Return only the stretch of the material below that begins with the line containing "points.push(onBracket(points[points.length - 1]));" and ends with the line containing "model is loaded", exactly; both of those lines belong to it.

─── DATA IN THIS EXERCISE

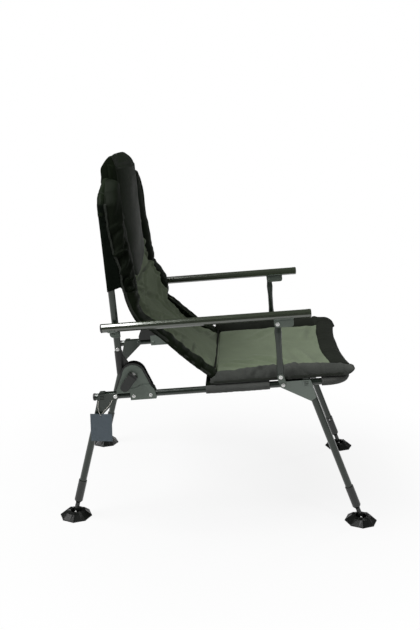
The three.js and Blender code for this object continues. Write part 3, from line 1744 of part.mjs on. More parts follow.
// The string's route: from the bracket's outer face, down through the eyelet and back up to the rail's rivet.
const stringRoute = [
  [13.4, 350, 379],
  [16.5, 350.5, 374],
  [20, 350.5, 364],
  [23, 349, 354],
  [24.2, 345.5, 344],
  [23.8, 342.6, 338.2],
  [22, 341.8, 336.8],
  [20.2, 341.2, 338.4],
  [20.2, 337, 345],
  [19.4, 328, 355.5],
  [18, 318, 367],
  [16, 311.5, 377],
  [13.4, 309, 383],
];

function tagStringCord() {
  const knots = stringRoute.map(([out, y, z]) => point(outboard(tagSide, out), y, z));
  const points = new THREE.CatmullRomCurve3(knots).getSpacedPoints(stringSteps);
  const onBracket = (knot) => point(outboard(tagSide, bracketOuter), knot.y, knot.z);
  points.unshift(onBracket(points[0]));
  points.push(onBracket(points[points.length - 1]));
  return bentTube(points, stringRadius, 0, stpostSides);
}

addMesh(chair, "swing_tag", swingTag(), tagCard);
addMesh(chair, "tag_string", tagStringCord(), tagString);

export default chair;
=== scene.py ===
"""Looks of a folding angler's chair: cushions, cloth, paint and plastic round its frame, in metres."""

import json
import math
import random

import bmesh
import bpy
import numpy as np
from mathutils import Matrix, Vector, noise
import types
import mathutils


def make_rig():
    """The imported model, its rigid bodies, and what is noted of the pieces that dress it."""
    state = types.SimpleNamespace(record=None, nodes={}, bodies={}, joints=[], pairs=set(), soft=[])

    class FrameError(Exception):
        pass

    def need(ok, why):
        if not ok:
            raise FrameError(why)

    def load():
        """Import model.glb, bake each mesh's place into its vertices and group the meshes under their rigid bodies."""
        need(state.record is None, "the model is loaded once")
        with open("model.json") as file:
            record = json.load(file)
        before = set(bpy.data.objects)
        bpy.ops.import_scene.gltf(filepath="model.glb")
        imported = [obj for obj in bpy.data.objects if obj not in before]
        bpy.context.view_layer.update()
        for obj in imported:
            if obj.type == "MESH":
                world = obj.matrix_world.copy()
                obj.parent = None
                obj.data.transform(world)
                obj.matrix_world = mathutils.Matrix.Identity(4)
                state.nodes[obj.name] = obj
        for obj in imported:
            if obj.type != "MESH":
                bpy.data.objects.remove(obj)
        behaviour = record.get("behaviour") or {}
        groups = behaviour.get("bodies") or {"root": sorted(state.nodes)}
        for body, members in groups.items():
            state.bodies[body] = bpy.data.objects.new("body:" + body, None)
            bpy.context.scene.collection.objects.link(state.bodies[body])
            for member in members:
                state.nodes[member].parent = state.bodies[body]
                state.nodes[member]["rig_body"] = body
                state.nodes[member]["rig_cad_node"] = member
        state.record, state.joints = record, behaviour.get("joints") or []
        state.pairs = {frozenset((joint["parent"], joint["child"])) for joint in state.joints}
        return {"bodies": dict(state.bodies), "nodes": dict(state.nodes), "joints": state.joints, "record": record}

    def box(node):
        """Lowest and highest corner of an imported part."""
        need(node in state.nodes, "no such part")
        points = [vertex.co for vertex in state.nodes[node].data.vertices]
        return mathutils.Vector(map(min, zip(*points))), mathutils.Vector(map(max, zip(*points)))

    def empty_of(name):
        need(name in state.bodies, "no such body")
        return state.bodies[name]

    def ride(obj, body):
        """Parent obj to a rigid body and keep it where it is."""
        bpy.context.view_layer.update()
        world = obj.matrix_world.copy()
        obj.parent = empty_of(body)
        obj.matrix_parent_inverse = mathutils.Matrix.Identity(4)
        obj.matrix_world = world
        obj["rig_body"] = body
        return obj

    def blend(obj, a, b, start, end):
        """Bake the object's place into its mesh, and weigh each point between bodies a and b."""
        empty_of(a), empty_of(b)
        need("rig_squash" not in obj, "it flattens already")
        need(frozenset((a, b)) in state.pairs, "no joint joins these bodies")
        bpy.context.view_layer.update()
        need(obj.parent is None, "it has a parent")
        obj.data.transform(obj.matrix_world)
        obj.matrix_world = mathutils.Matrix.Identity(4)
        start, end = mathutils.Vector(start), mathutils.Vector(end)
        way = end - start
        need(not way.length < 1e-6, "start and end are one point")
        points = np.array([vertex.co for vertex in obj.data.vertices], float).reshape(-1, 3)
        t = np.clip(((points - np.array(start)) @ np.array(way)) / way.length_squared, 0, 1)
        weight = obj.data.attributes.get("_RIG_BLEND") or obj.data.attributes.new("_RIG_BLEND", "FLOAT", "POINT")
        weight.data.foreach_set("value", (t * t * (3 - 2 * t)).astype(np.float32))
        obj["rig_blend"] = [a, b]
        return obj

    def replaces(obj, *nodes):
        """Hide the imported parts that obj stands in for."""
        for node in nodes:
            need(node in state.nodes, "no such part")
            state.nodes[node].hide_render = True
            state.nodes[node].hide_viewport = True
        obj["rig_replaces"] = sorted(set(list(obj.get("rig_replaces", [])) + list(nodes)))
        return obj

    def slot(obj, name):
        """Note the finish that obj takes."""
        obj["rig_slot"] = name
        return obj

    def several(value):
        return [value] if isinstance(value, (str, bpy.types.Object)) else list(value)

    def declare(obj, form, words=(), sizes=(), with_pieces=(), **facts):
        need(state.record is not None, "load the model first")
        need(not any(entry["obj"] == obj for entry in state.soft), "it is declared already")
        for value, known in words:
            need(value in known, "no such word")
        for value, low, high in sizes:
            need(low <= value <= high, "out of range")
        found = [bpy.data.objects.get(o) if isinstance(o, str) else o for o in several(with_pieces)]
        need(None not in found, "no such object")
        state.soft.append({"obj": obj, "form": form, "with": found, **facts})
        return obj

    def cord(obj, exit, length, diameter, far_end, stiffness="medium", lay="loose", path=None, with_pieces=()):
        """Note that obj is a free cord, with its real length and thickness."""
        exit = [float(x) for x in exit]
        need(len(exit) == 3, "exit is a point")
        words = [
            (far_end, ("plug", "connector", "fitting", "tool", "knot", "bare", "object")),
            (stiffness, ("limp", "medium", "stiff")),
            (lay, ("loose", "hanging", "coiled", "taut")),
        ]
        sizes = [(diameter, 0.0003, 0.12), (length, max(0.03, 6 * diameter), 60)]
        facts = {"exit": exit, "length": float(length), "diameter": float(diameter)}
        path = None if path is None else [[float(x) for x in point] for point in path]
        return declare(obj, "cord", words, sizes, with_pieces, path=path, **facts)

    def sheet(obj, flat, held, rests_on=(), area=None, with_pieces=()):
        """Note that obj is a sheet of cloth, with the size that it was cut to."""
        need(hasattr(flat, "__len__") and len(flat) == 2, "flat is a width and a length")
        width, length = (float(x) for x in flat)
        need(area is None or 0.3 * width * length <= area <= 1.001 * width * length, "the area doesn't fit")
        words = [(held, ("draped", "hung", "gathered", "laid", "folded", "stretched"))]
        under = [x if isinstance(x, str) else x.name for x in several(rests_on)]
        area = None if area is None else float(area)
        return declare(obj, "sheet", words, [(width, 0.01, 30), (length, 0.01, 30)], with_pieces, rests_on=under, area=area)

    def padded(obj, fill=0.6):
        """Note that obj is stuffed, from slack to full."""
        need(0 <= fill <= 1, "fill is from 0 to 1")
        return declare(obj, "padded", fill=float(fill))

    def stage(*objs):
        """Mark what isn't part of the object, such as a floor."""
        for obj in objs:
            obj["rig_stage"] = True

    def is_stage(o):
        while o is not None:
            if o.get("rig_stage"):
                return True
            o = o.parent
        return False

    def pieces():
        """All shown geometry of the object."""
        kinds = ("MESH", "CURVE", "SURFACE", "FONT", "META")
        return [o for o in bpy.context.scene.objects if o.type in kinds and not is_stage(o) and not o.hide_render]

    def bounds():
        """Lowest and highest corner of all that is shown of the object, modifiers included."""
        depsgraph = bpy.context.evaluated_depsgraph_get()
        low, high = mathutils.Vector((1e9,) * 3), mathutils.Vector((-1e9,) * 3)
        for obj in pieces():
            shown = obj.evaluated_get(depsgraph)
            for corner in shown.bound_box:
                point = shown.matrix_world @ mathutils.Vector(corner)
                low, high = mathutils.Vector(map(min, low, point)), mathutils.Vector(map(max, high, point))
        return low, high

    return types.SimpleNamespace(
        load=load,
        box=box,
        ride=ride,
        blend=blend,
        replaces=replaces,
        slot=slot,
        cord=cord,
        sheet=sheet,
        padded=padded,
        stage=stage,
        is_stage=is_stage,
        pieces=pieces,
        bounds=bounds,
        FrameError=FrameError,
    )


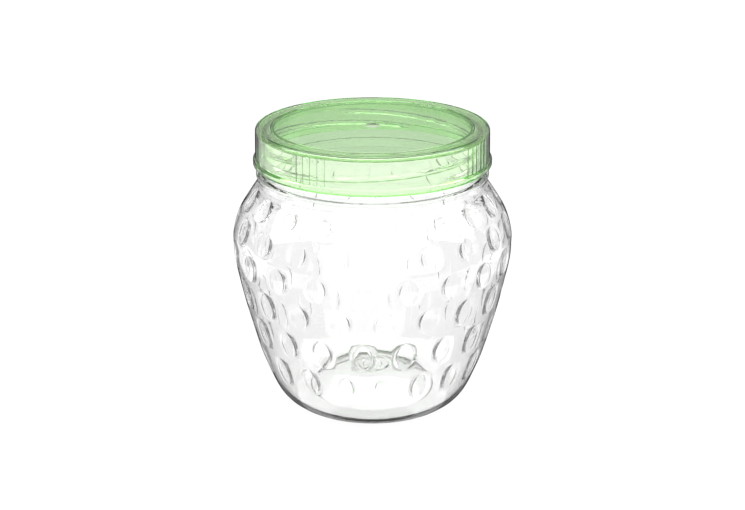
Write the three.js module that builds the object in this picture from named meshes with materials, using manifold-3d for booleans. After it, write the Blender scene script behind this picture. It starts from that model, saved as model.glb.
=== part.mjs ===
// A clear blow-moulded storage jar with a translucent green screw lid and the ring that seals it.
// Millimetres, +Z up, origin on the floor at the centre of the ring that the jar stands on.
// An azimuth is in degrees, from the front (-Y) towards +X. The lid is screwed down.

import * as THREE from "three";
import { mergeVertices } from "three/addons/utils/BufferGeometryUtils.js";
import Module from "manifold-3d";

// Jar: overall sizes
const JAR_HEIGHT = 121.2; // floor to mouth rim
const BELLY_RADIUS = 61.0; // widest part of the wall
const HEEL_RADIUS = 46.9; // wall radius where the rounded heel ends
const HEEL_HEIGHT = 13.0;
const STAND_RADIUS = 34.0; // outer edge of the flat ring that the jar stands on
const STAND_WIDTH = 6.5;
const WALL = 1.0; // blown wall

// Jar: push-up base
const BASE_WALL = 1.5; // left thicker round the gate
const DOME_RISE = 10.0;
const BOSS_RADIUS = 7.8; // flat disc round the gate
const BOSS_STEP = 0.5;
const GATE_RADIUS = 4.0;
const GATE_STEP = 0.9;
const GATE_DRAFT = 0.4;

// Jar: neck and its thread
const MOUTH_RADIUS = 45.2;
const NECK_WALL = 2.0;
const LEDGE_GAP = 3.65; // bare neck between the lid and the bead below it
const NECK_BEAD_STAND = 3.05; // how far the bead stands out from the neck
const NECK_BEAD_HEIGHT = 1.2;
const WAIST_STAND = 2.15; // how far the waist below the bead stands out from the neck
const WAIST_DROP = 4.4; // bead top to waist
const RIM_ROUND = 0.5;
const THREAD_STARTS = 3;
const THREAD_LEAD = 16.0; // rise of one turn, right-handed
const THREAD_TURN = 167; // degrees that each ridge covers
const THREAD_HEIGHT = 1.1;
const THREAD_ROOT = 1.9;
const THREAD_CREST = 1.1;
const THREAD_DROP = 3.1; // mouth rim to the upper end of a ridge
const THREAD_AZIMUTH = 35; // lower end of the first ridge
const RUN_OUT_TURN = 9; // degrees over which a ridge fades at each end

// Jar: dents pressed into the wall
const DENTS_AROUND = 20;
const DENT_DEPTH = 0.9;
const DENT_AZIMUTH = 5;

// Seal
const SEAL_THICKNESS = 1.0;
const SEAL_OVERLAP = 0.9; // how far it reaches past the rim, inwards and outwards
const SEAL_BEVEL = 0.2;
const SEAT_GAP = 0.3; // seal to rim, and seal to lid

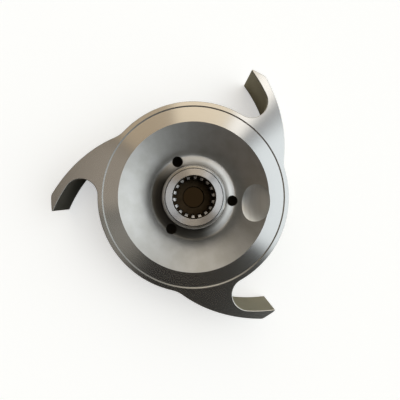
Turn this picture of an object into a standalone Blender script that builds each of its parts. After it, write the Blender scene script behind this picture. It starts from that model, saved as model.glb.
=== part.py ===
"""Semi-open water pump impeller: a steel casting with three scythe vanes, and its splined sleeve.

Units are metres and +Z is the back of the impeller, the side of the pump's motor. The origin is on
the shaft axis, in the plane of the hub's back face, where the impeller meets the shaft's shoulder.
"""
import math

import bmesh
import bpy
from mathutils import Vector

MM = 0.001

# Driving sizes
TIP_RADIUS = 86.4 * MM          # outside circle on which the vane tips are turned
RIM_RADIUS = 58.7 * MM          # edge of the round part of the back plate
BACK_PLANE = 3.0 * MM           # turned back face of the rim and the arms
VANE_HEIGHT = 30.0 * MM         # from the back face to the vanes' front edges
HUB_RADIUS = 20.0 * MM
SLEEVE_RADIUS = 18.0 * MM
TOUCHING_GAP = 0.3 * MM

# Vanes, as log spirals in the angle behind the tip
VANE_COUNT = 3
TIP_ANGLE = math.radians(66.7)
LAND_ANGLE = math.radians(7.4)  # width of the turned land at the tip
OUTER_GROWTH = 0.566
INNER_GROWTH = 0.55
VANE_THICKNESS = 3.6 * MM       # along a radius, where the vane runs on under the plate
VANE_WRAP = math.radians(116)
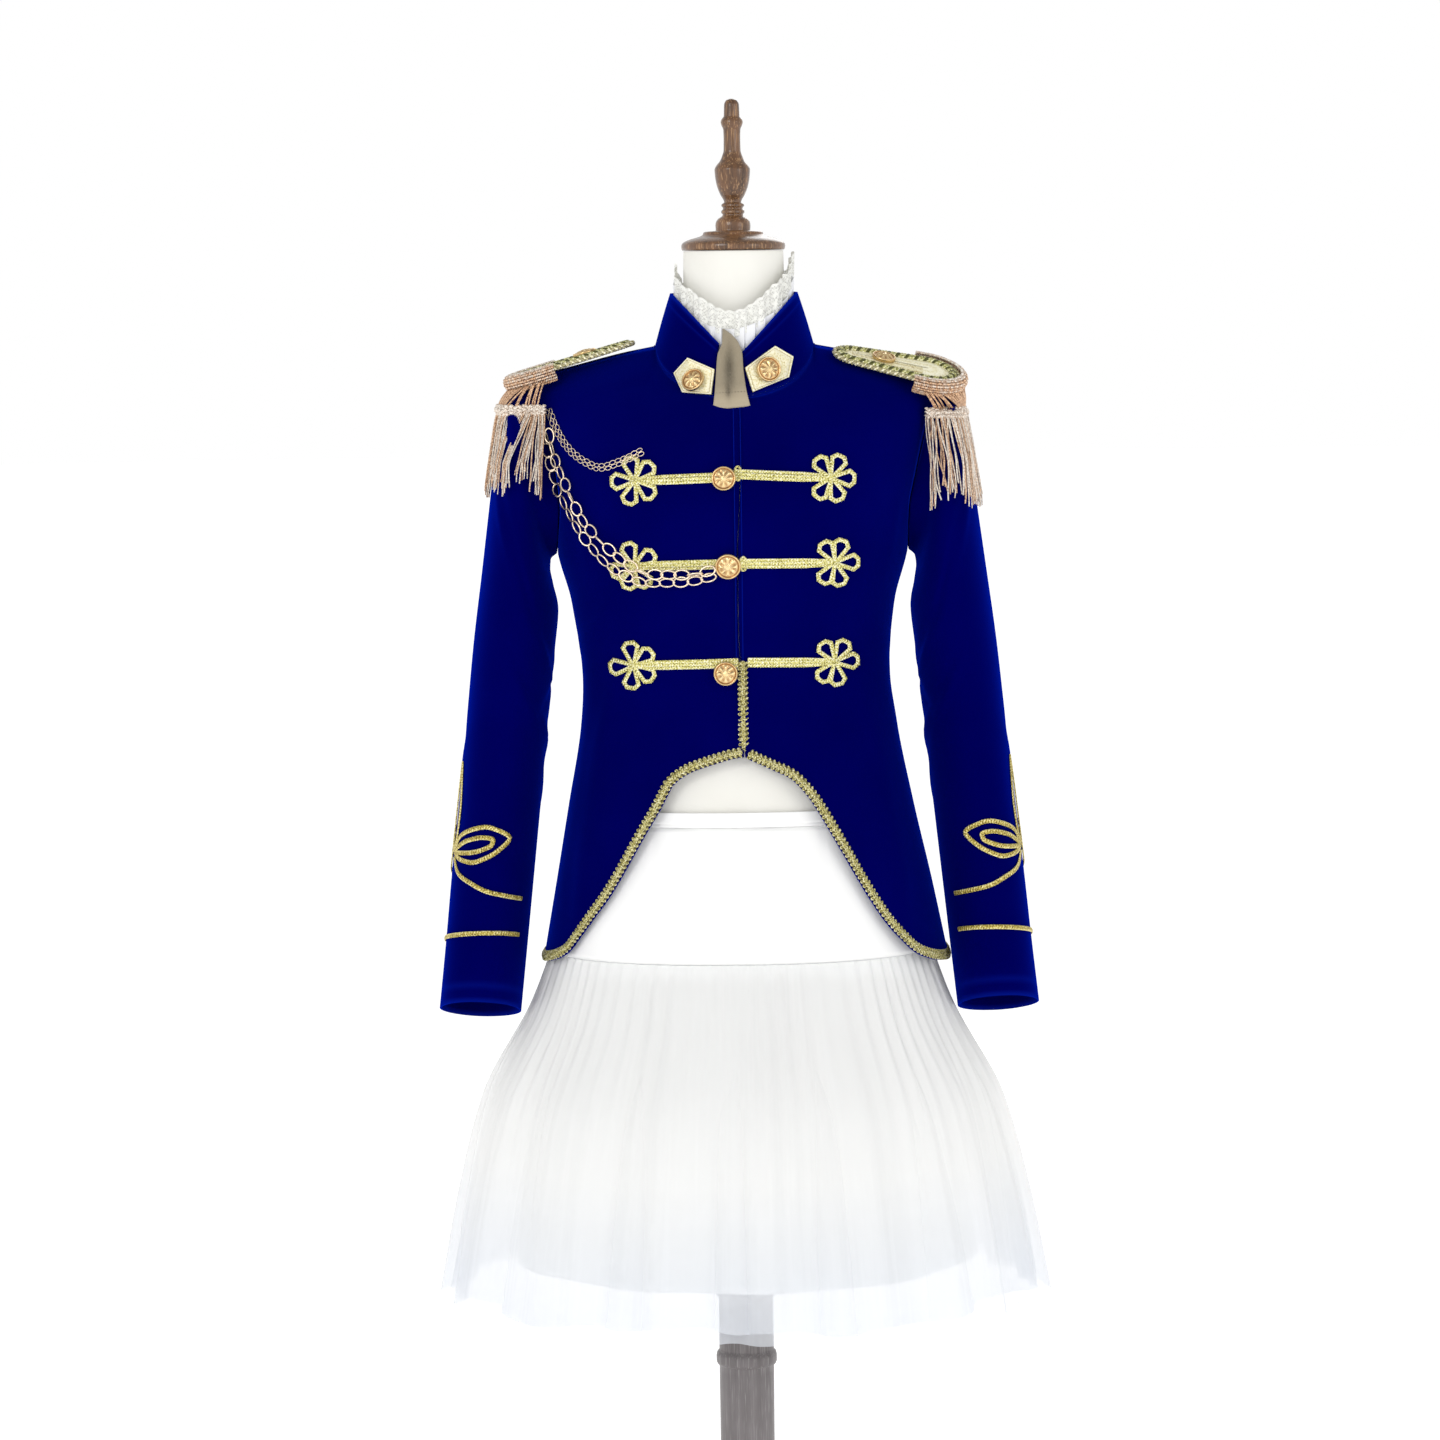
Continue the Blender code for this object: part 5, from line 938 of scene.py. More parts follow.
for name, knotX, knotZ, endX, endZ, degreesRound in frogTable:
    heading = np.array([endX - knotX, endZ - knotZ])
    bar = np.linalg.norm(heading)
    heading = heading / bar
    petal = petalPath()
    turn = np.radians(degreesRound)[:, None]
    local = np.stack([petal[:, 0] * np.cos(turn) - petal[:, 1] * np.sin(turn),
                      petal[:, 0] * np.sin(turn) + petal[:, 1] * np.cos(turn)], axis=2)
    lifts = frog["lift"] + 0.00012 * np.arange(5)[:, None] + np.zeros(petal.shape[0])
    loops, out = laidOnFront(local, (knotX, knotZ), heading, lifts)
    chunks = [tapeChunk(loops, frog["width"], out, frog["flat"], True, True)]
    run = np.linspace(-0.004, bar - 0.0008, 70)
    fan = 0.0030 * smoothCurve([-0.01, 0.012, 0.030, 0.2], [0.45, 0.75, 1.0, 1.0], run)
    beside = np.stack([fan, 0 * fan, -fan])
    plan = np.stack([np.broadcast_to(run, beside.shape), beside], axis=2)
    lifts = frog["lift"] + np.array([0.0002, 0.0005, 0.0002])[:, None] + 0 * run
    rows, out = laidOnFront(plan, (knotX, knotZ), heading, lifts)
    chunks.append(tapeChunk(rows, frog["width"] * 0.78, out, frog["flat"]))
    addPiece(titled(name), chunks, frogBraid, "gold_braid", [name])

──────

=== EXERCISE RESPONSE ===
  points.push(onBracket(points[points.length - 1]));
  return bentTube(points, stringRadius, 0, stpostSides);
}

addMesh(chair, "swing_tag", swingTag(), tagCard);
addMesh(chair, "tag_string", tagStringCord(), tagString);

export default chair;
=== scene.py ===
"""Looks of a folding angler's chair: cushions, cloth, paint and plastic round its frame, in metres."""

import json
import math
import random

import bmesh
import bpy
import numpy as np
from mathutils import Matrix, Vector, noise
import types
import mathutils


def make_rig():
    """The imported model, its rigid bodies, and what is noted of the pieces that dress it."""
    state = types.SimpleNamespace(record=None, nodes={}, bodies={}, joints=[], pairs=set(), soft=[])

    class FrameError(Exception):
        pass

    def need(ok, why):
        if not ok:
            raise FrameError(why)

    def load():
        """Import model.glb, bake each mesh's place into its vertices and group the meshes under their rigid bodies."""
        need(state.record is None, "the model is loaded once")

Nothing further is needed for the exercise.